Arab allies are urging such a course on Bush, and would not object to U.S. military action against Iran. There is growing concern in Baghdad that Washington is developing a “Plan B” that involves both hitting Iran and ousting al-Maliki – who ironically was brought to office by U.S. pressure to force out Ibrahim al-Jafari, al-Maliki's predecessor. The concern is augmented by demands from both sides of the aisle in Congress that al-Maliki meet obviously unrealistic benchmarks quickly or face a cutoff of U.S. support.

“Why should we fight somebody else's war against Iran?” asked Mowaffak al-Rubaie, al-Maliki's national security adviser, during a visit to Washington this month. “We say no to Saudi Arabia fighting Iran in Iraq.” He also emphasized that “this Iraqi government is here to stay. It would bring incalculable risks to consider changing this government.”

Not really. This is a government that barely exists and should be changed. But that change should come not from U.S. intervention but from fresh national elections, to be called and overseen by the United Nations this winter. New elections provide the best chance of achieving workable power-and revenue-sharing arrangements in Iraq. It is vital that Iran encourages the majority Shiite population in Iraq to accept such elections and arrangements.

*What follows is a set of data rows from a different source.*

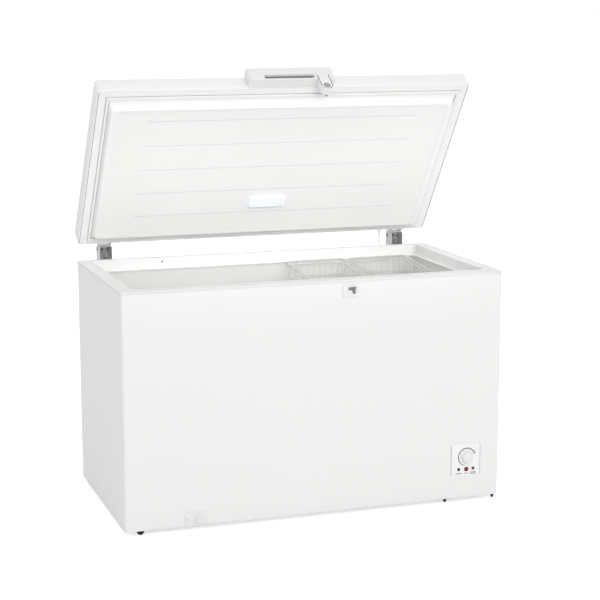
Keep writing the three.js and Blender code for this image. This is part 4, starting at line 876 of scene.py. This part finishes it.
class FREEZER_OT_lid(bpy.types.Operator):
    """Makes the lid's enamelled skin, its formed lining, the ribs and the gasket"""
    bl_idname = "freezer.lid"
    bl_label = "Lid"

    def execute(self, context):
        sizes = context.scene.freezer_lid
        low, high = shut_box("lid_skin")
        self.pressed_skin(low, high, sizes)
        self.lining(low, high)
        self.ribs(low, high, sizes)
        self.gasket(low, high)
        self.foam(low, high)
        return {"FINISHED"}

    def pressed_skin(self, low, high, sizes):
        """The pressed sheet, rolled under at its lower edge."""
        edge, fold, corner = sizes.edge / MM, sizes.fold / MM, sizes.corner / MM
        tall, sheet = (high.z - low.z) / MM, 0.8

        def ring(inset, rise):
            return loop(low, high, (inset, inset, inset), low.z + rise * MM, corner - inset)

        def shell(thinner):
            """Loops from the rolled lower edge up over the top edge, `thinner` inside the skin."""
            low_roll, high_roll = fold - thinner, edge - thinner
            rows = [ring(fold + 0.3, thinner)]
            rows += [ring(fold - low_roll * math.sin(a), fold - low_roll * math.cos(a))
                     for a in QUARTER]
            rows += [ring(edge - high_roll * math.cos(a), tall - edge + high_roll * math.sin(a))
                     for a in QUARTER]
            return rows

        outside, inside = shell(0.0), shell(sheet)
        points, faces = skin(outside + inside[::-1], ring=True)
        # Two flat sheets take the place of the faces between the outer and the inner top edge.
        count = len(outside[0])
        top = (len(outside) - 1) * count
        faces = faces[:top] + faces[top + count:]
        faces += [tuple(start + i for i in range(count)) for start in (top, top + count)]
        opened("lid_pressed_skin", (points, faces), 50, "enamel", "white_enamel", "lid_skin")

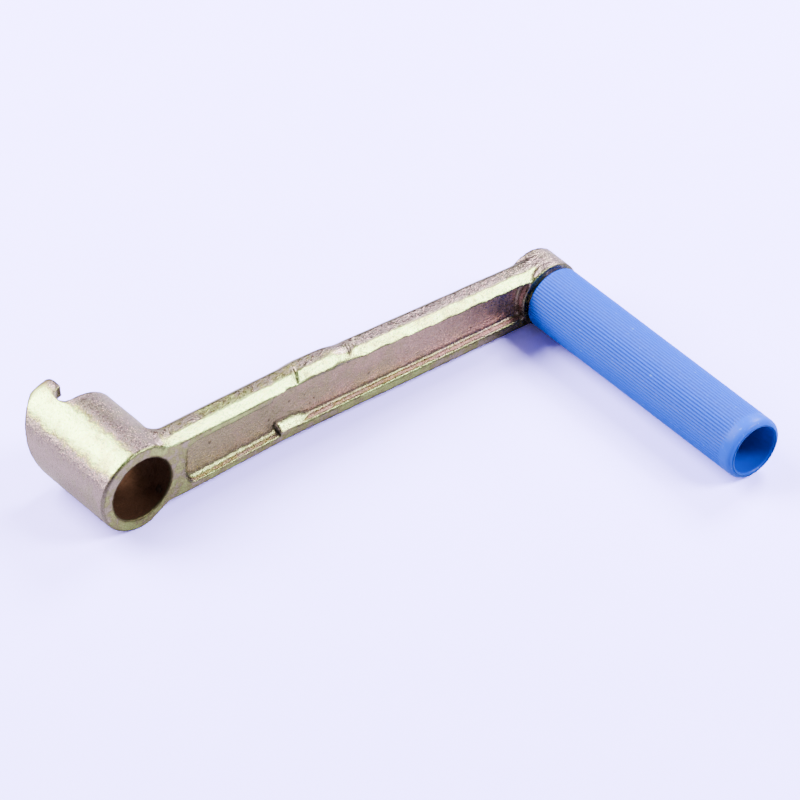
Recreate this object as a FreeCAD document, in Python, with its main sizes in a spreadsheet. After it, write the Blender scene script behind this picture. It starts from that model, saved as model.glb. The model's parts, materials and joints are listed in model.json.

The United States has rattled the saber loudly enough. The dispatching of a second aircraft carrier group toward Iran's waters, the capture and holding of five Iranian operatives in northern Iraq, and a hard-line speech by Vice President Cheney in the Gulf have gotten Ahmadinejad's attention. Targeted banking sanctions are creating significant dislocation and pain for Tehran.

This is the moment for Bush to show America's long-term strength by putting his weight behind the second track of a bifurcated policy: fully engaging with Iran on both Iraq and nuclear weapons, and bringing the Gulf Arabs and European allies into that dialogue. That would be the work of a confident giant.